[START]

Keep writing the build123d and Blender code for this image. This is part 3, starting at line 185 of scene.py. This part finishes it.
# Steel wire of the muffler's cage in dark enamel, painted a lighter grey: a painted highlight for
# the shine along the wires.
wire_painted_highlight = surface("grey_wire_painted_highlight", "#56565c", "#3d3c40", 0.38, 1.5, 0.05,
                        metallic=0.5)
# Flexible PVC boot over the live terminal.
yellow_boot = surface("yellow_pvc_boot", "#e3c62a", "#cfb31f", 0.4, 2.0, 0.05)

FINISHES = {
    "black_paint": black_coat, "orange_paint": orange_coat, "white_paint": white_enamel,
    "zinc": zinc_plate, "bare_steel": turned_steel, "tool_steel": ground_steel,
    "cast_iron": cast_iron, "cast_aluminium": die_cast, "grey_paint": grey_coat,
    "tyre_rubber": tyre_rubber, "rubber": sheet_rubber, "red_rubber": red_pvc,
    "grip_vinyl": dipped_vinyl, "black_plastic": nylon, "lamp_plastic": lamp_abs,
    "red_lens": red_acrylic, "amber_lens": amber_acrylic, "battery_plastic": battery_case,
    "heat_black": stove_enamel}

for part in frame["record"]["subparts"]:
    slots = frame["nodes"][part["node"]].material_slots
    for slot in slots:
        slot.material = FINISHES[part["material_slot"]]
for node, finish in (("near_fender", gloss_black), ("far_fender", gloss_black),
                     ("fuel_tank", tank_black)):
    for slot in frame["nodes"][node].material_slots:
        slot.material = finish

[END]

▸ **Exercise prompt**
Retype the data exactly as given.

▸ **Finished answer**
Keep writing the build123d and Blender code for this image. This is part 3, starting at line 185 of scene.py. This part finishes it.
# Steel wire of the muffler's cage in dark enamel, painted a lighter grey: a painted highlight for
# the shine along the wires.
wire_painted_highlight = surface("grey_wire_painted_highlight", "#56565c", "#3d3c40", 0.38, 1.5, 0.05,
                        metallic=0.5)
# Flexible PVC boot over the live terminal.
yellow_boot = surface("yellow_pvc_boot", "#e3c62a", "#cfb31f", 0.4, 2.0, 0.05)

FINISHES = {
    "black_paint": black_coat, "orange_paint": orange_coat, "white_paint": white_enamel,
    "zinc": zinc_plate, "bare_steel": turned_steel, "tool_steel": ground_steel,
    "cast_iron": cast_iron, "cast_aluminium": die_cast, "grey_paint": grey_coat,
    "tyre_rubber": tyre_rubber, "rubber": sheet_rubber, "red_rubber": red_pvc,
    "grip_vinyl": dipped_vinyl, "black_plastic": nylon, "lamp_plastic": lamp_abs,
    "red_lens": red_acrylic, "amber_lens": amber_acrylic, "battery_plastic": battery_case,
    "heat_black": stove_enamel}

for part in frame["record"]["subparts"]:
    slots = frame["nodes"][part["node"]].material_slots
    for slot in slots:
        slot.material = FINISHES[part["material_slot"]]
for node, finish in (("near_fender", gloss_black), ("far_fender", gloss_black),
                     ("fuel_tank", tank_black)):
    for slot in frame["nodes"][node].material_slots:
        slot.material = finish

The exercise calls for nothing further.